L’occasion leur est aujourd’hui donnée. En octobre, Bruxelles et Rabat ont scellé la révision de l’accord agricole UE-Maroc. Conformément à la déclaration de l’Union, adoptée lors de la signature du nouvel accord sous forme d’échange de lettres, l’Union renforcera son aide humanitaire aux camps de Tindouf. La Commission soutiendra des programmes adaptés dans des secteurs tels que l’éducation, la culture et la formation professionnelle. Le texte est arrivé au Parlement européen; et après des querelles inter-institutionnelles de procédure, l’heure est à l’examen au fond.

«En consacrant le plan d’autonomie marocain comme seul cadre du processus politique au Sahara, la résolution 2797 marque aussi un tournant pour Tindouf:la fin des camps est désormais possible»

Concernant l’aide vers Tindouf, nul doute de la pertinence des secteurs visés par la Commission (quand bien même ils relèvent plus de la coopération que de l’humanitaire). La mission d’évaluation conjointe menée par le PAM et le HCR en 2022 a révélé que 60% des réfugiés sahraouis sont inactifs et qu’un tiers d’entre eux n’ont aucune source de revenus.

Mais les débats vont aussi permettre aux parlementaires d’aborder tout à la fois la nécessaire transparence quant aux populations concernées, la traçabilité des financements, les conditions d’accès du HCR… et pourquoi pas la conditionnalité d’une partie des aides?

En consacrant le plan d’autonomie marocain comme seul cadre du processus politique au Sahara, la résolution 2797 marque aussi un tournant pour Tindouf:la fin des camps est désormais possible. Le 31 octobre, le roi Mohammed VI a lancé un appel à «nos frères dans les camps de Tindouf à saisir cette opportunité historique pour retrouver les leurs et jouir de la possibilité que leur offre l’Initiative d’autonomie de contribuer à la gestion des affaires locales, au développement de leur patrie et à la construction de leur avenir, dans le giron du Maroc uni. En ma qualité de Roi, garant des droits et des libertés des citoyens, J’affirme solennellement que les Marocains, étant tous égaux, il n’y a pas de différence entre les personnes rentrées des camps de Tindouf et leurs frères installés dans le reste du territoire national.»

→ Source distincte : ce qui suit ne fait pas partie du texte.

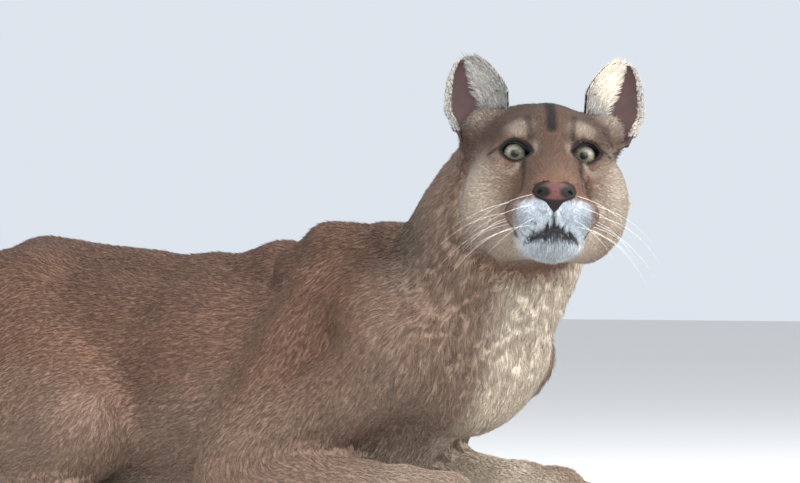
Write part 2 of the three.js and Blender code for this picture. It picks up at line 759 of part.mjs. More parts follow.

La Commission européenne, qui arguait de ce que l’impasse politique freinait l’aide à Tindouf– «L’impasse persistante dans le règlement du conflit continue de dissuader les acteurs du développement de s’impliquer davantage dans la réponse humanitaire »– voit soudain la résolution onusienne ouvrir une perspective. Laquelle questionne aussi l’Europe: aider, assurément, mais avec quel objectif? Continuer à financer le statu quo dans les camps ou chercher à accompagner la résolution du conflit du Sahara?

De sa réponse pourraient naître des gestes audacieux, comme conditionner les fonds à une transparence réelle ou encore soutenir des projets destinés au retour volontaire des camps de Tindouf.